Gather every line holding the string "this".

>> Start DATASET EXCERPTS

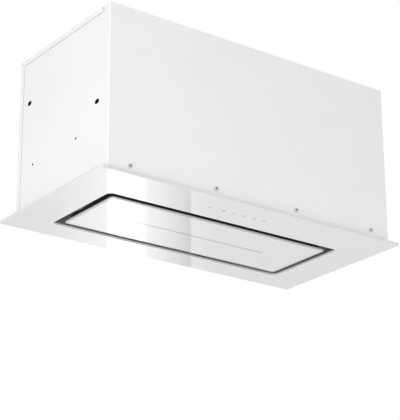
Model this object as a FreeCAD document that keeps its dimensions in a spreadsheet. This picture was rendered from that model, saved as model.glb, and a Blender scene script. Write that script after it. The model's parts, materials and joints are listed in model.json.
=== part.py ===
"""Built-in ceiling range hood: white glass plate with a perimeter slot, and a folded sheet housing.

Millimetres. The origin is the middle of the glass plate's underside. +X runs along the hood's
length, +Y away from the side with the touch marks, +Z up.
"""
import FreeCAD, Part
import math
import os
import re

import Sketcher
from FreeCAD import Vector

# Driving dimensions, in millimetres and degrees.
CELLS = {
    # glass plate and its slot
    "plate_long": 700, "plate_wide": 350, "plate_corner": 5,
    "glass_thick": 4, "glass_bevel": 0.6, "tape_thick": 1,
    "slot_long": 538, "slot_wide": 198, "slot_corner": 11, "slot_shift": 18.5,
    "air_gap": 16.5, "panel_corner": 8,
    # housing
    "side_lap": 21, "front_lap": 9.5, "back_lap": 24, "shell_high": 326,
    "metal": 1, "bend": 2.5, "fit_gap": 0.1, "seam": 0.9,
    "top_strip": 12, "back_strip": 13.6, "lip_deep": 12, "lip_inset": 14,
    "notch_long": 26, "notch_ear": 3, "notch_round": 10, "notch_step": 10, "notch_slope": 4,
    "relief_wide": 24,
    # mounting holes in the side walls
    "key_hole": 8.5, "key_inset": 38, "key_high": 226, "key_low": 141,
    "clip_hole": 4.6, "clip_inset": 107, "clip_back": 58, "clip_rise": 93,
    # tray that the plate is bonded to
    "tray_rise": 30, "collar_set": 1.5, "collar_rise": 34, "ledge_side": 48, "ledge_front": 16,
    "ledge_back": 37,
    # hinged panel
    "pan_inset": 10, "pan_deep": 12, "pan_lip": 12, "pan_metal": 0.8,
    "light_long": 318, "lamp_wide": 16, "lamp_deep": 10, "lamp_wall": 1.5,
    "board_thick": 1.6, "board_wide": 10, "opal_thick": 2.5,
    "pivot_back": 19.5, "pivot_rise": 15, "pin_thick": 4, "pin_play": 0.05, "pin_tail": 1,
    "knuckle": 10,
    "hinge_inset": 16, "knuckle_wide": 8, "ear_thick": 2, "ear_wide": 12, "ear_play": 0.5,
    "catch_at": 60, "magnet_wide": 14, "magnet_thick": 4.2, "strike_long": 24, "strike_thick": 1.5,
    "catch_metal": 1.5, "catch_arm": 20, "rest_gap": 0.3,
    # grease filter
    "filter_thick": 9.5, "filter_side": 40, "filter_front": 2, "filter_back": 31, "rail_wide": 14,
    "mesh_thick": 2.4, "mesh_set": 7, "mesh_gap": 0.4,
    "mesh_pitch": 54, "mesh_row": 28, "mesh_hole": 42, "mesh_bar": 20,
    "shelf_at": 120, "shelf_wide": 30, "shelf_reach": 8, "shelf_metal": 1.2,
    "latch_long": 84, "latch_deep": 34, "latch_box": 60, "latch_room": 24, "latch_floor": 2,
    "bezel_wall": 1.5, "slider_long": 44, "slider_deep": 12, "slider_thick": 4.5,
    "tongue_wide": 18, "tongue_thick": 2.5, "tongue_reach": 3,
    "slide_play": 0.3, "grip_side": 6, "grip_near": 4, "grip_deep": 2.5,
    # blower
    "shaft_drop": 157, "shaft_setback": 115, "scroll_small": 84, "scroll_step": 16,
    "scroll_wall": 2.5, "scroll_half": 60, "throat_left": 12, "inlet": 58,
    "outlet_rim": 8, "rim_thick": 3,
    "wheel_tip": 76, "wheel_inner": 60, "ring_inner": 59, "wheel_half": 54, "ring_thick": 2,
    "disc_thick": 2, "hub_round": 11, "hub_half": 13, "blade_curve": 12, "blade_start": 10,
    "blade_turn": 76, "blade_thick": 1.1, "blades": 28,
    "axle": 8, "axle_play": 0.05,
    "motor_round": 42, "motor_near": 16, "bracket_thick": 3,
    "arm_wide": 14, "arm_reach": 84, "bracket_core": 30, "arms": 3,
    # outlet
    "duct": 149, "duct_wall": 2.5, "duct_rise": 48, "flange_wide": 12, "flange_thick": 3,
    "duct_fit": 0.5, "damper_rise": 16, "bar_thick": 4, "flap_thick": 1.6, "flap_drop": 4,
    "flap_gap": 1, "flap_play": 0.8, "eye_round": 4.6, "eye_play": 0.8, "eye_long": 14,
    "seat_reach": 6, "seat_wide": 9, "stop_reach": 3, "stop_wide": 10, "stop_thick": 2,
    "hook_at": 50, "hook_set": 2.5, "hook_wide": 10, "hook_thick": 2, "hook_play": 0.3,
    "hook_barb": 1.5, "hook_tip": 3,
    # electrics
    "box_long": 120, "box_wide": 96, "box_deep": 42, "box_wall": 2, "box_inset": 24,
    "lid_thick": 2, "circuit_thick": 1.6, "circuit_rise": 8,
    "can_long": 58, "can_wide": 24, "can_deep": 34, "can_foot": 8,
    "gland_long": 24, "gland_wide": 15, "gland_lip": 3, "gland_rise": 12, "gland_drop": 9,
    "gland_bore": 8, "gland_at": 40,
    "touch_long": 190, "touch_wide": 26, "touch_deep": 12, "touch_line": 48.7, "touch_mid": 15.5,
}

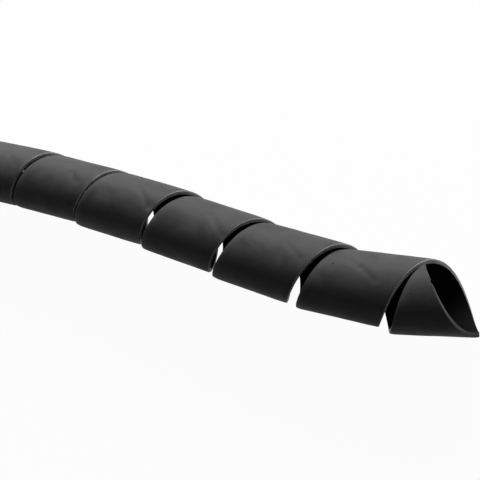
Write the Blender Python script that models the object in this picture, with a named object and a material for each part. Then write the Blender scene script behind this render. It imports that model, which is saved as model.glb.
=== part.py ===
"""Spiral cable wrap: one ribbon of black polyethylene wound into an open, left-handed tube.

The wrap lies on a level floor along X, its free end towards +X. Most of it is straight. Its last
turns bend to the right and then back to the left, which makes the gaps between them uneven. They
don't line up as on a rigid tube: some lean across the line that they lie on, and some stand wider.
Lengths are in metres and angles in degrees. A place along the wrap is the number of turns between
it and the pointed tip of the free end. A place across the ribbon runs from -1 at its left edge
to 1 at its right edge, the one nearer the free end.
"""

import math

import bmesh
import bpy
from mathutils import Vector

# The ribbon as it is made
OUTER_DIAMETER = 0.025
WALL = 0.0015
RIBBON_WIDTH = 0.0310  # measured along the tube
TURN_GAP = 0.0026  # between neighbouring turns where the tube is straight
LENGTH = 1.0  # measured along the middle of the tube, from tip to tip
CUT_ANGLE = 40.5  # between the scissor cut and the ribbon's own direction

# How the last turns lie, one value for each whole turn back from the tip, and 0 before those
TIP_ANGLE = 153.0  # where the tip stands around the tube, from its right side over the top
HEADINGS = (15.5, 5.0, -3.0, -5.0, -3.5, -2.0)  # which way the tube points, to the left of +X
LEANS = (2.0, 3.0, 0.5, 2.0, 1.5, 1.0, 0.5)  # how far a turn leans to the left of its path
SWELLS = (0.03, 0.0, 0.03, 0.03, 0.03, -0.01)  # how much wider a turn stands, as a share

# How finely the curves are divided
SEGMENTS = 36  # flats around one turn, one of them flat on the floor
PATH_STEPS = 360  # steps along one turn when the middle line is worked out

COLOUR = (0.020, 0.020, 0.021, 1.0)
ROUGHNESS = 0.5

# Length of tube to a turn, turns in the whole wrap, turns along a slanting cut, and the way from
# the middle of a flat out to the corner between two flats
PITCH = RIBBON_WIDTH + TURN_GAP
TURNS = LENGTH / PITCH
CUT_TURNS = RIBBON_WIDTH / math.tan(math.radians(CUT_ANGLE)) / (math.pi * OUTER_DIAMETER)
TO_CORNER = 1.0 / math.cos(math.pi / SEGMENTS)


def through(values, turns):
    """A smooth curve through one value for each whole turn, 0 beyond the last."""
    known = (values[0],) + values + (0.0, 0.0, 0.0)
    place = min(turns, len(values))
    whole = math.floor(place)
    f = place - whole
    a, b, c, d = known[whole : whole + 4]
    return b + 0.5 * f * (c - a + f * (2.0 * a - 5.0 * b + 4.0 * c - d + f * (3.0 * (b - c) + d - a)))


def heading(turns):
    """Direction of the tube on the floor, in radians to the left of +X."""
    return math.radians(through(HEADINGS, turns))


def path_direction(turns):
    """Direction in which the middle line runs on from turn to turn."""
    return heading(turns) - math.radians(through(LEANS, turns))


def outer_radius(turns):
    return OUTER_DIAMETER / 2 * (1.0 + through(SWELLS, turns))


def stations():
    """Places of the cross sections, from the free tip to the far tip."""
    corners = [0.0, CUT_TURNS, TURNS - CUT_TURNS, TURNS]
    floor_turn = (TIP_ANGLE + 90.0) / 360.0
    first = floor_turn % (1.0 / SEGMENTS) + 0.5 / SEGMENTS
    count = int((TURNS - first) * SEGMENTS) + 1
    flats = [first + i / SEGMENTS for i in range(count)]
    apart = 0.3 / SEGMENTS
    kept = [t for t in flats if all(abs(t - c) > apart for c in corners)]
    return sorted(corners + kept)


def middle_line(places):
    """Centre of the tube at each station, worked out from the tip back. Each turn rests on z = 0."""
    x = y = 0.0
    at = 0.0
    centres = []
    for place in places:
        steps = max(1, round((place - at) * PATH_STEPS))
        step = (place - at) / steps
        for i in range(steps):
            direction = path_direction(at + (i + 0.5) * step)
            x -= PITCH * step * math.cos(direction)
            y -= PITCH * step * math.sin(direction)
        at = place
        centres.append(Vector((x, y, outer_radius(place))))
    return centres


def edges_across(turns):
    """Left and right edge of the ribbon, narrowed by the slanting cut at either tip."""
    right = min(1.0, -1.0 + 2.0 * turns / CUT_TURNS)
    left = max(-1.0, 1.0 - 2.0 * (TURNS - turns) / CUT_TURNS)
    return left, right


def section(turns, centre):
    """Corners of one cross section: outer left, outer right, inner right, inner left."""
    turn = heading(turns)
    along = Vector((math.cos(turn), math.sin(turn), 0.0)) * (RIBBON_WIDTH / 2)
    to_right = Vector((math.sin(turn), -math.cos(turn), 0.0))
    around = math.radians(TIP_ANGLE) - 2.0 * math.pi * turns
    outward = math.cos(around) * to_right + math.sin(around) * Vector((0.0, 0.0, 1.0))
    outer = outer_radius(turns) * TO_CORNER
    inner = (outer_radius(turns) - WALL) * TO_CORNER
    left, right = edges_across(turns)
    corners = ((left, outer), (right, outer), (right, inner), (left, inner))
    return [centre + along * across + outward * radius for across, radius in corners]


def centred(rows):
    """The same sections with the middle of their footprint at the origin."""
    points = [p for row in rows for p in row]
    middle = Vector((0.0, 0.0, 0.0))
    for axis in (0, 1):
        middle[axis] = (min(p[axis] for p in points) + max(p[axis] for p in points)) / 2
    return [[p - middle for p in row] for row in rows]


def loft(rows):
    """Closed skin over the sections. The first and last section are the cut tips, without width."""
    bm = bmesh.new()
    rings = []
    for number, row in enumerate(rows):
        if number in (0, len(rows) - 1):
            outer = bm.verts.new(row[0])
            inner = bm.verts.new(row[3])
            rings.append([outer, outer, inner, inner])
        else:
            rings.append([bm.verts.new(p) for p in row])
    for ring, following in zip(rings, rings[1:]):
        for i in range(4):
            j = (i + 1) % 4
            corners = (ring[i], ring[j], following[j], following[i])
            bm.faces.new(list(dict.fromkeys(corners)))
    bmesh.ops.recalc_face_normals(bm, faces=bm.faces)
    return bm


def black_polyethylene():
    material = bpy.data.materials.new("black_polyethylene")
    material.use_nodes = True
    shader = material.node_tree.nodes["Principled BSDF"]
    shader.inputs["Base Color"].default_value = COLOUR
    shader.inputs["Roughness"].default_value = ROUGHNESS
    shader.inputs["Metallic"].default_value = 0.0
    return material


def spiral_wrap():
    places = stations()
    centres = middle_line(places)
    rows = centred([section(t, c) for t, c in zip(places, centres)])
    bm = loft(rows)
    mesh = bpy.data.meshes.new("spiral_wrap")
    bm.to_mesh(mesh)
    bm.free()
    mesh.shade_smooth()
    mesh.set_sharp_from_angle(angle=math.radians(40.0))
    mesh.materials.append(black_polyethylene())
    wrap = bpy.data.objects.new("spiral_wrap", mesh)
    bpy.context.scene.collection.objects.link(wrap)
    return wrap


def main():
    for old in list(bpy.data.objects):
        bpy.data.objects.remove(old)
    spiral_wrap()


main()
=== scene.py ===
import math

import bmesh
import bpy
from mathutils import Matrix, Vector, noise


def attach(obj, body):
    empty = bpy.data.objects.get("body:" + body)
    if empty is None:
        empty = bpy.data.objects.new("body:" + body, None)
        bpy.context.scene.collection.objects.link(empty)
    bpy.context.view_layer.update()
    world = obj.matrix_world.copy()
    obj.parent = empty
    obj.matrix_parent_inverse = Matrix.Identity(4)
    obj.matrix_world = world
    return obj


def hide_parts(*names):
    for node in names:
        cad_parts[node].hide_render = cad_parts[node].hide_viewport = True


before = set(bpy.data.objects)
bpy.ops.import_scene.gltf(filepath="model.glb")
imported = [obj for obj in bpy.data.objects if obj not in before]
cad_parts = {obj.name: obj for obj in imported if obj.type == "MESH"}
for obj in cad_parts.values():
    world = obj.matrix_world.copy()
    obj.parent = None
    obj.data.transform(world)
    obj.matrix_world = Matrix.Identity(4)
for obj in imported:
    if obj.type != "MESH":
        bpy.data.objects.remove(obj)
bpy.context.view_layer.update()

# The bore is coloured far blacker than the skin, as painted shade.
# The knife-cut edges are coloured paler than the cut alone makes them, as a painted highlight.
# The looks of a spiral cable wrap: one ribbon of black polyethylene, wound into an open,
# left-handed tube whose free end lies in a loose bend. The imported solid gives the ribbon's
# place. Here the ribbon gets its round surface, its knife-cut edges, the soft creases of
# handling, and a satin finish with draw lines, smears, pits and a rubbed right edge.
# Lengths are in metres and angles in degrees. A place along the wrap is the number of turns
# between it and the pointed tip of the free end. A place across the ribbon is a distance from
# its middle, and grows towards its right edge, the one nearer the free end.

# The ribbon as it is made, as in the solid
OUTER_DIAMETER = 0.025
WALL = 0.0015
RIBBON_WIDTH = 0.0310
TURN_GAP = 0.0026  # between neighbouring turns where the tube is straight
LENGTH = 1.0
CUT_ANGLE = 40.5  # between the scissor cut and the ribbon's own direction
PITCH = RIBBON_WIDTH + TURN_GAP
TURNS = LENGTH / PITCH
CUT_TURNS = RIBBON_WIDTH / math.tan(math.radians(CUT_ANGLE)) / (math.pi * OUTER_DIAMETER)

# How the last turns lie, one value for each whole turn back from the tip, as in the solid
TIP_ANGLE = 153.0  # where the tip stands around the tube, from its right side over the top
HEADINGS = (15.5, 5.0, -3.0, -5.0, -3.5, -2.0)  # which way the tube points, to the left of +X
LEANS = (2.0, 3.0, 0.5, 2.0, 1.5, 1.0, 0.5)  # how far a turn leans to the left of its path
SWELLS = (0.03, 0.0, 0.03, 0.03, 0.03, -0.01)  # how much wider a turn stands, as a share
PATH_STEPS = 360  # steps along one turn when the middle line is worked out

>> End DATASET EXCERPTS

• _THE ANSWER_:
Model this object as a FreeCAD document that keeps its dimensions in a spreadsheet. This picture was rendered from that model, saved as model.glb, and a Blender scene script. Write that script after it. The model's parts, materials and joints are listed in model.json.
Write the Blender Python script that models the object in this picture, with a named object and a material for each part. Then write the Blender scene script behind this render. It imports that model, which is saved as model.glb.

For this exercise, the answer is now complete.